Written task: Copy every line, leaving nothing out and adding nothing.
## Start Source data
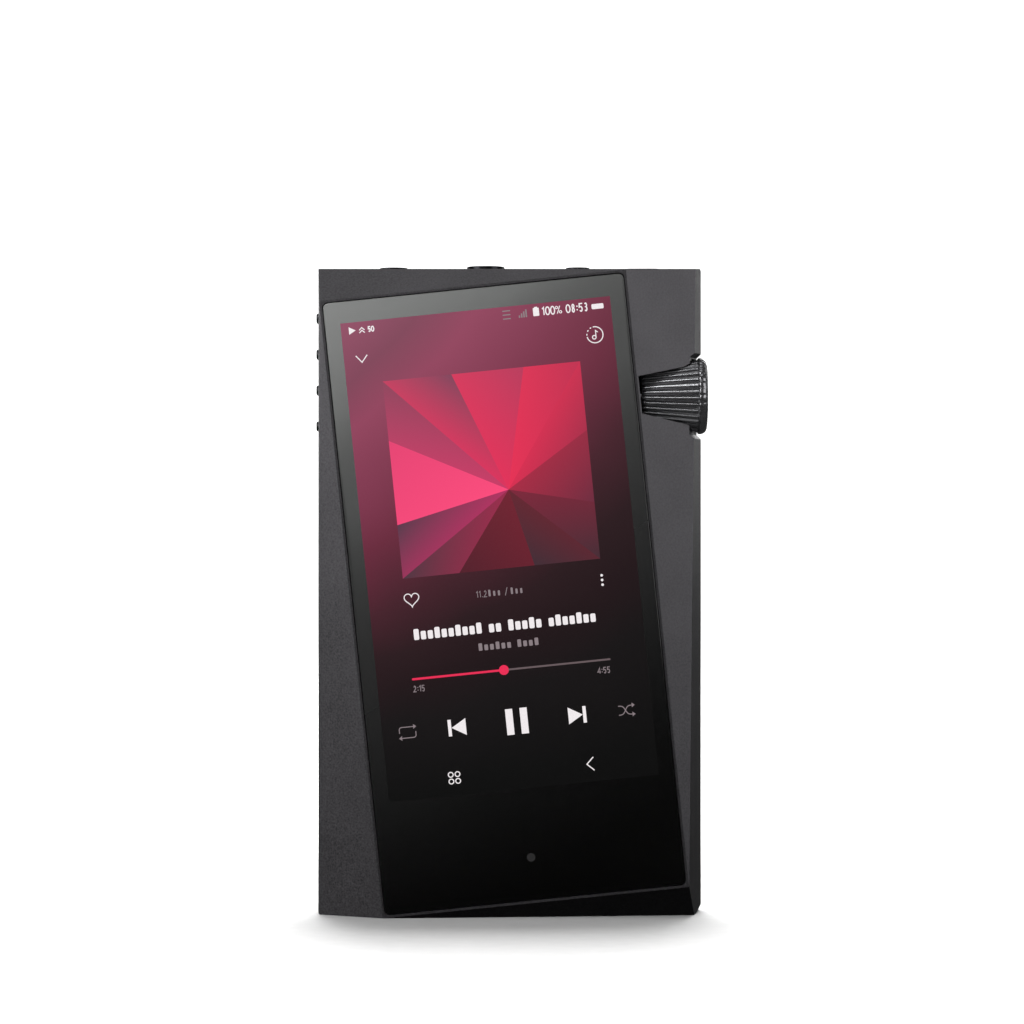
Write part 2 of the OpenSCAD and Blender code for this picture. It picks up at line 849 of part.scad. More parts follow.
// Bracket that holds the bushing and stands on the circuit board.
module wheel_bracket() {
    foot_x = bushing_x - bushing_len;
    color("darkgray") difference() {
        union() {
            block([foot_x + 0.3, -4, wheel_z - 4], [bushing_x - 0.8, board_y, wheel_z + 4]);
            block([foot_x - 2.2, board_y - 0.8, wheel_z - 5.4], [bushing_x - 0.8, board_y, wheel_z + 5.4]);
        }
        on_axis(foot_x - 1) cylinder(d = bushing_d + 2 * seat, h = bushing_len + 2);
    }
}

module shaft_clip() {
    color("silver") on_axis(bushing_x - bushing_len - clip_t - 0.1) difference() {
        cylinder(r = shaft_r + 0.9, h = clip_t);
        translate([0, 0, -1]) cylinder(r = shaft_r, h = clip_t + 2);
    }
}

module encoder_magnet() {
    color("slategray") on_axis(shaft_start - 0.5) difference() {
        cylinder(r = magnet_r, h = magnet_t);
        translate([0, 0, 0.5]) cylinder(r = shaft_r, h = magnet_t);
    }
}

module encoder_sensor() {
    sensor_x = shaft_start - 0.9;
    color("black") block([sensor_x - 1, -2, wheel_z - 2], [sensor_x, board_y, wheel_z + 2]);
}

// ---- Keys ----

// One side key: a pill through the wall, with a flange behind it.
module side_key(index) {
    color("gray") translate([0, 0, key_z(index)]) {
        across(left_x - key_proud, key_x) pill(key_len, key_h);
        across(key_x, key_x + key_flange) pill(key_len + flange_edge, key_h + flange_edge);
    }
}

module side_key_1() {
    side_key(0);
}

module side_key_2() {
    side_key(1);
}

module side_key_3() {
    side_key(2);
}

module side_key_4() {
    side_key(3);
}

module key_switches() {
    color("silver") for (index = [0:3]) translate([0, 0, key_z(index)]) {
        across(key_switch_x + 0.5, key_board_x) square([3.6, 3], center = true);
        across(key_switch_x, key_board_x) square([1.6, 1], center = true);
    }
}

module key_board() {
    color("darkgreen") block(
        [key_board_x, -2.6, key_z(3) - key_board_edge],
        [key_board_x + 0.6, board_y, key_z(0) + key_board_edge]);
}

module power_button() {
    color("gray") translate([power_x, socket_y, 0]) {
        translate([0, 0, power_z]) linear_extrude(socket_top + power_proud - power_z)
            pill(power_len, power_w);
        translate([0, 0, power_z - key_flange]) linear_extrude(key_flange)
            pill(power_len + flange_edge, power_w + flange_edge);
    }
}

module power_switch() {
    color("silver") union() {
        translate([power_x, 0, power_switch_z]) {
            block([-1.9, socket_y - 1.4, -2.6], [1.9, board_y, -0.5]);
            block([-0.9, socket_y - 0.6, -2.6], [0.9, socket_y + 0.6, 0]);
        }
    }
}

main_body();
front_glass();
glass_tape();
display_panel();
display_tray();
touch_sensor();
display_flex();
chassis_plate();
plate_screws();
rear_cover();
rear_glass();
rear_tape();
rear_screws();
antenna_window();
antenna();
main_board();
board_screws();
processor_shield();
amplifier_shield();
converter_chips();
memory_chips();
clock_crystals();
power_chip();
capacitors();
display_connector();
battery();
battery_tape();
battery_connector();
usb_shell();
usb_tongue();
card_socket();
socket_3_5_ring();
socket_4_4_ring();
socket_2_5_ring();
socket_3_5_housing();
socket_4_4_housing();
socket_2_5_housing();
volume_wheel();
wheel_cap();
wheel_shaft();
wheel_bushing();
wheel_bracket();
shaft_clip();
encoder_magnet();
encoder_sensor();
side_key_1();
side_key_2();
side_key_3();
side_key_4();
key_switches();
key_board();
power_button();
power_switch();
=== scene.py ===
"""A digital audio player: finishes, display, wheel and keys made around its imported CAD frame."""

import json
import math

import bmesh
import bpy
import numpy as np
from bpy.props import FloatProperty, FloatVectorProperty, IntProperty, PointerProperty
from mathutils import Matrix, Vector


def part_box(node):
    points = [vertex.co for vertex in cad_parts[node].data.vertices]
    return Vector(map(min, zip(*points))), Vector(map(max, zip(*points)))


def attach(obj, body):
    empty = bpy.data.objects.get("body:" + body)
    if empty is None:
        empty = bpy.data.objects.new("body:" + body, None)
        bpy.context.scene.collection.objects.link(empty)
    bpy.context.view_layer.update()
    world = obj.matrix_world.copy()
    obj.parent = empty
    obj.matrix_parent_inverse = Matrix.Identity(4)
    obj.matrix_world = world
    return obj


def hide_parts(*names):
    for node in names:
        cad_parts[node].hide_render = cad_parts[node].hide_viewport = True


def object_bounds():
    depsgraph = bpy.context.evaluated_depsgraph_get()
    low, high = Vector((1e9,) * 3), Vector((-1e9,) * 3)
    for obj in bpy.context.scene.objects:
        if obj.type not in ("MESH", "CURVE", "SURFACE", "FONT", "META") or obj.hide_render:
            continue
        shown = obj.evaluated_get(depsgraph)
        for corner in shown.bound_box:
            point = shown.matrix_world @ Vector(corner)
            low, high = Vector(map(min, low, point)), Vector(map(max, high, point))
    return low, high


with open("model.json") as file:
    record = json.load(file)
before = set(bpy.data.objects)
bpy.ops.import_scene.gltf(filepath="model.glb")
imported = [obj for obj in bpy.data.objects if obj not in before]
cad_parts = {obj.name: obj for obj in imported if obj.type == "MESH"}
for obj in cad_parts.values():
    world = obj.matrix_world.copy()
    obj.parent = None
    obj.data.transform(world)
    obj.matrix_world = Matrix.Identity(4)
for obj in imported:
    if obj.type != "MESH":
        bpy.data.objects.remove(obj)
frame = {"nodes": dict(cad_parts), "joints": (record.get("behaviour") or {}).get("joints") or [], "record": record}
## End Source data
Full answer:
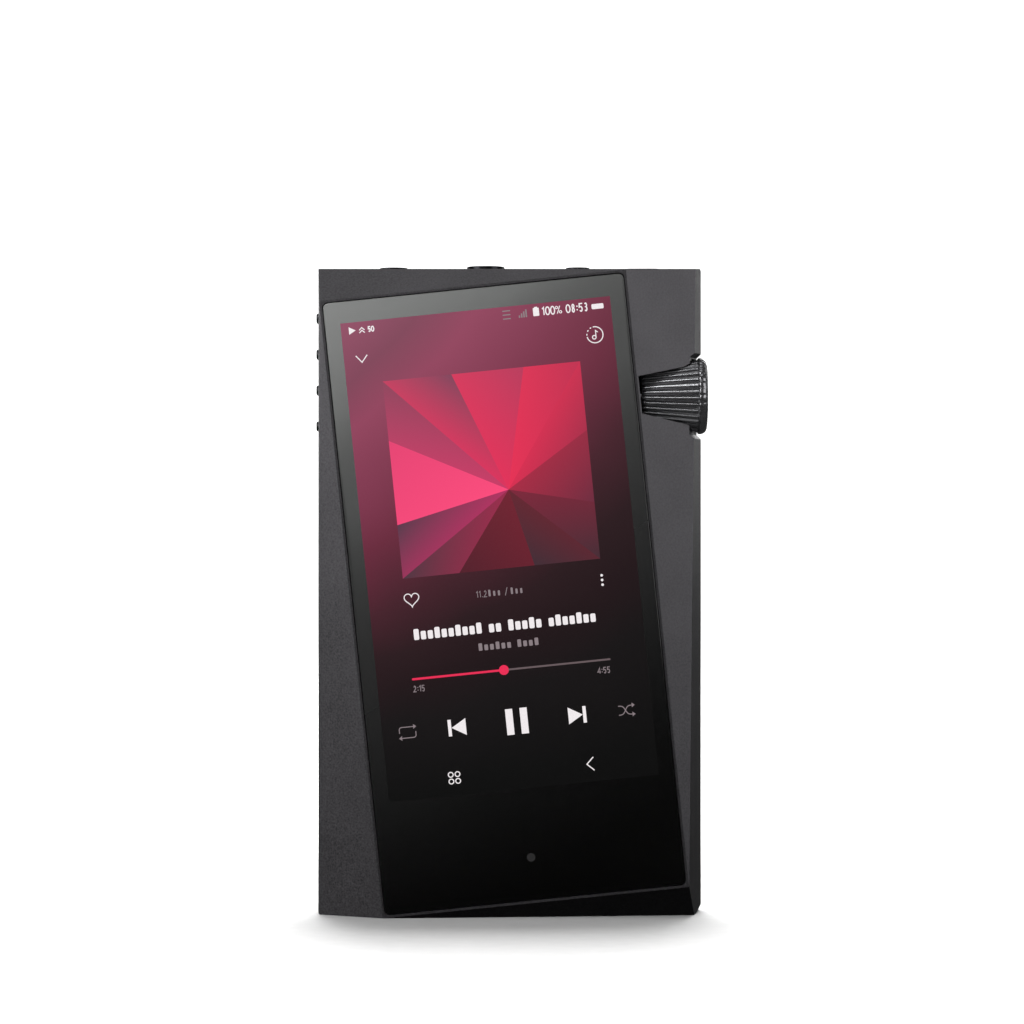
Write part 2 of the OpenSCAD and Blender code for this picture. It picks up at line 849 of part.scad. More parts follow.
// Bracket that holds the bushing and stands on the circuit board.
module wheel_bracket() {
    foot_x = bushing_x - bushing_len;
    color("darkgray") difference() {
        union() {
            block([foot_x + 0.3, -4, wheel_z - 4], [bushing_x - 0.8, board_y, wheel_z + 4]);
            block([foot_x - 2.2, board_y - 0.8, wheel_z - 5.4], [bushing_x - 0.8, board_y, wheel_z + 5.4]);
        }
        on_axis(foot_x - 1) cylinder(d = bushing_d + 2 * seat, h = bushing_len + 2);
    }
}

module shaft_clip() {
    color("silver") on_axis(bushing_x - bushing_len - clip_t - 0.1) difference() {
        cylinder(r = shaft_r + 0.9, h = clip_t);
        translate([0, 0, -1]) cylinder(r = shaft_r, h = clip_t + 2);
    }
}

module encoder_magnet() {
    color("slategray") on_axis(shaft_start - 0.5) difference() {
        cylinder(r = magnet_r, h = magnet_t);
        translate([0, 0, 0.5]) cylinder(r = shaft_r, h = magnet_t);
    }
}

module encoder_sensor() {
    sensor_x = shaft_start - 0.9;
    color("black") block([sensor_x - 1, -2, wheel_z - 2], [sensor_x, board_y, wheel_z + 2]);
}

// ---- Keys ----

// One side key: a pill through the wall, with a flange behind it.
module side_key(index) {
    color("gray") translate([0, 0, key_z(index)]) {
        across(left_x - key_proud, key_x) pill(key_len, key_h);
        across(key_x, key_x + key_flange) pill(key_len + flange_edge, key_h + flange_edge);
    }
}

module side_key_1() {
    side_key(0);
}

module side_key_2() {
    side_key(1);
}

module side_key_3() {
    side_key(2);
}

module side_key_4() {
    side_key(3);
}

module key_switches() {
    color("silver") for (index = [0:3]) translate([0, 0, key_z(index)]) {
        across(key_switch_x + 0.5, key_board_x) square([3.6, 3], center = true);
        across(key_switch_x, key_board_x) square([1.6, 1], center = true);
    }
}

module key_board() {
    color("darkgreen") block(
        [key_board_x, -2.6, key_z(3) - key_board_edge],
        [key_board_x + 0.6, board_y, key_z(0) + key_board_edge]);
}

module power_button() {
    color("gray") translate([power_x, socket_y, 0]) {
        translate([0, 0, power_z]) linear_extrude(socket_top + power_proud - power_z)
            pill(power_len, power_w);
        translate([0, 0, power_z - key_flange]) linear_extrude(key_flange)
            pill(power_len + flange_edge, power_w + flange_edge);
    }
}

module power_switch() {
    color("silver") union() {
        translate([power_x, 0, power_switch_z]) {
            block([-1.9, socket_y - 1.4, -2.6], [1.9, board_y, -0.5]);
            block([-0.9, socket_y - 0.6, -2.6], [0.9, socket_y + 0.6, 0]);
        }
    }
}

main_body();
front_glass();
glass_tape();
display_panel();
display_tray();
touch_sensor();
display_flex();
chassis_plate();
plate_screws();
rear_cover();
rear_glass();
rear_tape();
rear_screws();
antenna_window();
antenna();
main_board();
board_screws();
processor_shield();
amplifier_shield();
converter_chips();
memory_chips();
clock_crystals();
power_chip();
capacitors();
display_connector();
battery();
battery_tape();
battery_connector();
usb_shell();
usb_tongue();
card_socket();
socket_3_5_ring();
socket_4_4_ring();
socket_2_5_ring();
socket_3_5_housing();
socket_4_4_housing();
socket_2_5_housing();
volume_wheel();
wheel_cap();
wheel_shaft();
wheel_bushing();
wheel_bracket();
shaft_clip();
encoder_magnet();
encoder_sensor();
side_key_1();
side_key_2();
side_key_3();
side_key_4();
key_switches();
key_board();
power_button();
power_switch();
=== scene.py ===
"""A digital audio player: finishes, display, wheel and keys made around its imported CAD frame."""

import json
import math

import bmesh
import bpy
import numpy as np
from bpy.props import FloatProperty, FloatVectorProperty, IntProperty, PointerProperty
from mathutils import Matrix, Vector


def part_box(node):
    points = [vertex.co for vertex in cad_parts[node].data.vertices]
    return Vector(map(min, zip(*points))), Vector(map(max, zip(*points)))


def attach(obj, body):
    empty = bpy.data.objects.get("body:" + body)
    if empty is None:
        empty = bpy.data.objects.new("body:" + body, None)
        bpy.context.scene.collection.objects.link(empty)
    bpy.context.view_layer.update()
    world = obj.matrix_world.copy()
    obj.parent = empty
    obj.matrix_parent_inverse = Matrix.Identity(4)
    obj.matrix_world = world
    return obj


def hide_parts(*names):
    for node in names:
        cad_parts[node].hide_render = cad_parts[node].hide_viewport = True


def object_bounds():
    depsgraph = bpy.context.evaluated_depsgraph_get()
    low, high = Vector((1e9,) * 3), Vector((-1e9,) * 3)
    for obj in bpy.context.scene.objects:
        if obj.type not in ("MESH", "CURVE", "SURFACE", "FONT", "META") or obj.hide_render:
            continue
        shown = obj.evaluated_get(depsgraph)
        for corner in shown.bound_box:
            point = shown.matrix_world @ Vector(corner)
            low, high = Vector(map(min, low, point)), Vector(map(max, high, point))
    return low, high


with open("model.json") as file:
    record = json.load(file)
before = set(bpy.data.objects)
bpy.ops.import_scene.gltf(filepath="model.glb")
imported = [obj for obj in bpy.data.objects if obj not in before]
cad_parts = {obj.name: obj for obj in imported if obj.type == "MESH"}
for obj in cad_parts.values():
    world = obj.matrix_world.copy()
    obj.parent = None
    obj.data.transform(world)
    obj.matrix_world = Matrix.Identity(4)
for obj in imported:
    if obj.type != "MESH":
        bpy.data.objects.remove(obj)
frame = {"nodes": dict(cad_parts), "joints": (record.get("behaviour") or {}).get("joints") or [], "record": record}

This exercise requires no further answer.